What is required ▸
Write out each line in which the string "materials" is present.

Source excerpt ▸
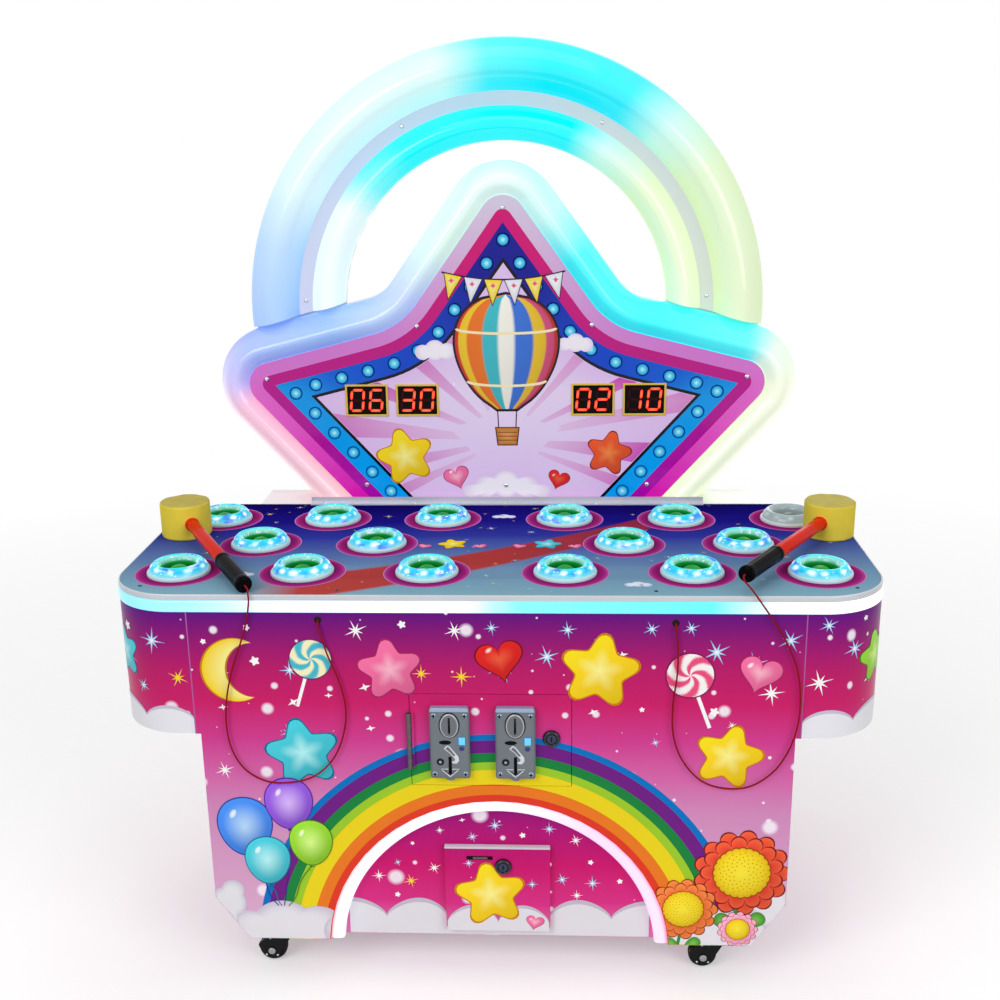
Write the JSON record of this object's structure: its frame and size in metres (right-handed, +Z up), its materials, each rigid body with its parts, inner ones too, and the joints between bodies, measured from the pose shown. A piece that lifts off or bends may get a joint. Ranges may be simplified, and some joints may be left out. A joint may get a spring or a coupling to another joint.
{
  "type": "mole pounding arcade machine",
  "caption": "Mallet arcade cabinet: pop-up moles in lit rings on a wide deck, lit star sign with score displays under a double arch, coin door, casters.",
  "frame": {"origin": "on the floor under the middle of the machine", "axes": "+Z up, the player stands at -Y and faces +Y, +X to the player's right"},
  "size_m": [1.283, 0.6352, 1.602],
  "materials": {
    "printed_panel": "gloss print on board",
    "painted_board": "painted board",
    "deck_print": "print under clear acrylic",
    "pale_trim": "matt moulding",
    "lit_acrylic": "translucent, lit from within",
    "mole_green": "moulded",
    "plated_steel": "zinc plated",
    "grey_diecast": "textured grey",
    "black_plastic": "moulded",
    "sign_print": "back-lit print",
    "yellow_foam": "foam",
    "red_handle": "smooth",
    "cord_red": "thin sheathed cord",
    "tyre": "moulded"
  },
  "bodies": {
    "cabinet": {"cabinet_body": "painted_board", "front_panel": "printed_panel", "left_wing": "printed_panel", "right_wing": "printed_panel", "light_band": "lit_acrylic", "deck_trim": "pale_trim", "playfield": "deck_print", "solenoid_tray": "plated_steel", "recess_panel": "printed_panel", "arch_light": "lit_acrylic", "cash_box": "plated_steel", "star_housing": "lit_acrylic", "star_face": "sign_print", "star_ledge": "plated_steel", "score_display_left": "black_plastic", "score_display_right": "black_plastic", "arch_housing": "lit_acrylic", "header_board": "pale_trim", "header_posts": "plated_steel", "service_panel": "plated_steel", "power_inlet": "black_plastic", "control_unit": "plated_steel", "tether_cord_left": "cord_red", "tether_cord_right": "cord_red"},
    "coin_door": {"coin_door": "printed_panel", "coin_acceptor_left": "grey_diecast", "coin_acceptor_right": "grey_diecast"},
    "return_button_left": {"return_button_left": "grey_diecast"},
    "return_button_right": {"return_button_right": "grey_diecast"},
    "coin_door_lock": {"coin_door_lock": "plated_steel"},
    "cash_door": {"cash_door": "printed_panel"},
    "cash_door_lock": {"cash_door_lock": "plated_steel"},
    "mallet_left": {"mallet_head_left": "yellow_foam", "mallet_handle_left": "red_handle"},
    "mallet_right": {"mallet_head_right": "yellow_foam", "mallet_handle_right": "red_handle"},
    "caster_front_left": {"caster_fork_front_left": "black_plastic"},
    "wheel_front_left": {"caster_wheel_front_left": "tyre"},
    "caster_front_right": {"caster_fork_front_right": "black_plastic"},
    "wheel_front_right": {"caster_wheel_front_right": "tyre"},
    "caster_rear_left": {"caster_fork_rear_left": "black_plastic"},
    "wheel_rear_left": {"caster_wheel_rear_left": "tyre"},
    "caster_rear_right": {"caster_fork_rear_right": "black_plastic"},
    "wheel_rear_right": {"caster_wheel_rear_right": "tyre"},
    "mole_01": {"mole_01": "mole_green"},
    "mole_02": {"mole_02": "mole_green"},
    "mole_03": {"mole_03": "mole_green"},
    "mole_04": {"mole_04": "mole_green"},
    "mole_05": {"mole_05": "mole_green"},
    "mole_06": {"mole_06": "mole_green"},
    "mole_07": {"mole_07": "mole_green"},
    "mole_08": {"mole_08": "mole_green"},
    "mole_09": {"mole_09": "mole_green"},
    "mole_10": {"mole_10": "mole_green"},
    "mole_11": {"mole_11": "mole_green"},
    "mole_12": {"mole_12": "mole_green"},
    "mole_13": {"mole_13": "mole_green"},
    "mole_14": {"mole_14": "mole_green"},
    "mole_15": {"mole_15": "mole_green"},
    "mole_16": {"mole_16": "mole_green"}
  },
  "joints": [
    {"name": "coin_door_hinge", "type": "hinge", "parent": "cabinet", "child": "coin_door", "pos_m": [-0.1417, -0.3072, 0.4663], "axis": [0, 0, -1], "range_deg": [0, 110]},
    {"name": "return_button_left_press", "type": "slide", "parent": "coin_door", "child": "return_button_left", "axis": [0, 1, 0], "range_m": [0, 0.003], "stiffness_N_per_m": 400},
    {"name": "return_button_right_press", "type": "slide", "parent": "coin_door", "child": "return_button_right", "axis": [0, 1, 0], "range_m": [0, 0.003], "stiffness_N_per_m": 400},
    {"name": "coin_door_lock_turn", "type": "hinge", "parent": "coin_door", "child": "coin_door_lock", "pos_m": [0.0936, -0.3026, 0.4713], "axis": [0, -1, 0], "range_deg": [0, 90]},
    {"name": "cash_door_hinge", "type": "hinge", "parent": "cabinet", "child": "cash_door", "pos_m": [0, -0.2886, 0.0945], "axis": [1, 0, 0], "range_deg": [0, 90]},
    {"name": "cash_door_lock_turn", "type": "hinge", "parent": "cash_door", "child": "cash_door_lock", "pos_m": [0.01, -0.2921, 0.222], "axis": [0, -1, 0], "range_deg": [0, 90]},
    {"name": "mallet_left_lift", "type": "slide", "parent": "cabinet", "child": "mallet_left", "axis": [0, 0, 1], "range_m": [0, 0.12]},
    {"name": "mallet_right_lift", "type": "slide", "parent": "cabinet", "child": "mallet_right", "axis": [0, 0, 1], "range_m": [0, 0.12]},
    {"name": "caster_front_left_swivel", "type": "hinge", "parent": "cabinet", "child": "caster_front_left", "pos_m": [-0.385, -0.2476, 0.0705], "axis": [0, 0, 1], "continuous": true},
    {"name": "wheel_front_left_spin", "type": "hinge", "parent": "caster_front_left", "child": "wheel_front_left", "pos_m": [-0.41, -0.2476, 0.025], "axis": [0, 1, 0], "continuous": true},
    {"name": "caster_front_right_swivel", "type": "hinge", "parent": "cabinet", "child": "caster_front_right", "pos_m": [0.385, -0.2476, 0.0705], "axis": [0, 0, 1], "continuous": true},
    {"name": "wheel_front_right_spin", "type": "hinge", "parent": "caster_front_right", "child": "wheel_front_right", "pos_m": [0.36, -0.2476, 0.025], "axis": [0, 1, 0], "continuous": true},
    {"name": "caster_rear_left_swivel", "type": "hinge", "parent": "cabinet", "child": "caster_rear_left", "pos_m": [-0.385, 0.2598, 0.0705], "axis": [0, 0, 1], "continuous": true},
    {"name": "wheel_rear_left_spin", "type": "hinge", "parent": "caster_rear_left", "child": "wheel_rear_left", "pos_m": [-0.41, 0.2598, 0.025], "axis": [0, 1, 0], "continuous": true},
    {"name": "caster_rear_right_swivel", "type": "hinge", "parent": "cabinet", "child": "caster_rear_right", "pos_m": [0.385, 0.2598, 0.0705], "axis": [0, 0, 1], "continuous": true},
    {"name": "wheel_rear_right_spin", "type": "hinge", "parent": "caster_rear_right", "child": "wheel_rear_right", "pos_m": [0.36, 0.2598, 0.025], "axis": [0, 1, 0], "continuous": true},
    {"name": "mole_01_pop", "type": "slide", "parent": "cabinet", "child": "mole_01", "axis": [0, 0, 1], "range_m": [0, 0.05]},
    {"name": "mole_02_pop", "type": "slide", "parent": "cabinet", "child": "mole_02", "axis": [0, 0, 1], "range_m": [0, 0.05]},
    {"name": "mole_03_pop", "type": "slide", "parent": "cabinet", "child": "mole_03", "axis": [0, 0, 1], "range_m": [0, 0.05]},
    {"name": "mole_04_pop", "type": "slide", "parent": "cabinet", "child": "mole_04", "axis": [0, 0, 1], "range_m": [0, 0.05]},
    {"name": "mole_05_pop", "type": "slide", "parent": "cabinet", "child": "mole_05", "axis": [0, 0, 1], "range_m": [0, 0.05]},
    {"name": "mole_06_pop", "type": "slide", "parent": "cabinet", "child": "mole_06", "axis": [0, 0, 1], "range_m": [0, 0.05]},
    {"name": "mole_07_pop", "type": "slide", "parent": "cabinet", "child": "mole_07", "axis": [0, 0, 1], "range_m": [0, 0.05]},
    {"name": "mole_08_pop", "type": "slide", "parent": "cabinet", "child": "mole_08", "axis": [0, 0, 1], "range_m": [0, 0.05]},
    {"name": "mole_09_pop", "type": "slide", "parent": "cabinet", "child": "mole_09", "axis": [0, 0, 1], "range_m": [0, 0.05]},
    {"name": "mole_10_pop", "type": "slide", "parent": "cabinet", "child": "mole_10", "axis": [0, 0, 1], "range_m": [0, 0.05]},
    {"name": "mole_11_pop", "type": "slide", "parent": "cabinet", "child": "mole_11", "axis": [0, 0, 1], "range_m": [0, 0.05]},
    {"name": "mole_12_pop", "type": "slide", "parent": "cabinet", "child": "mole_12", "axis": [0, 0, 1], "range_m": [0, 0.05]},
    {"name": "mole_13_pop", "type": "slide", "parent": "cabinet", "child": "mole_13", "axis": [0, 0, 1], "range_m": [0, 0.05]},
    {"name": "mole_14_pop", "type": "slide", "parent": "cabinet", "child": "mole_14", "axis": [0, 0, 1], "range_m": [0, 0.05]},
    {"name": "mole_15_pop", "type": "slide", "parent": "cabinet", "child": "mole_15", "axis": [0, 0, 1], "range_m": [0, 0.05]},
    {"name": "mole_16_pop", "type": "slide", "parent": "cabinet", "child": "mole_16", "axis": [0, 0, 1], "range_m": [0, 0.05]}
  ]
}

Result of this exercise ▸
Write the JSON record of this object's structure: its frame and size in metres (right-handed, +Z up), its materials, each rigid body with its parts, inner ones too, and the joints between bodies, measured from the pose shown. A piece that lifts off or bends may get a joint. Ranges may be simplified, and some joints may be left out. A joint may get a spring or a coupling to another joint.
  "materials": {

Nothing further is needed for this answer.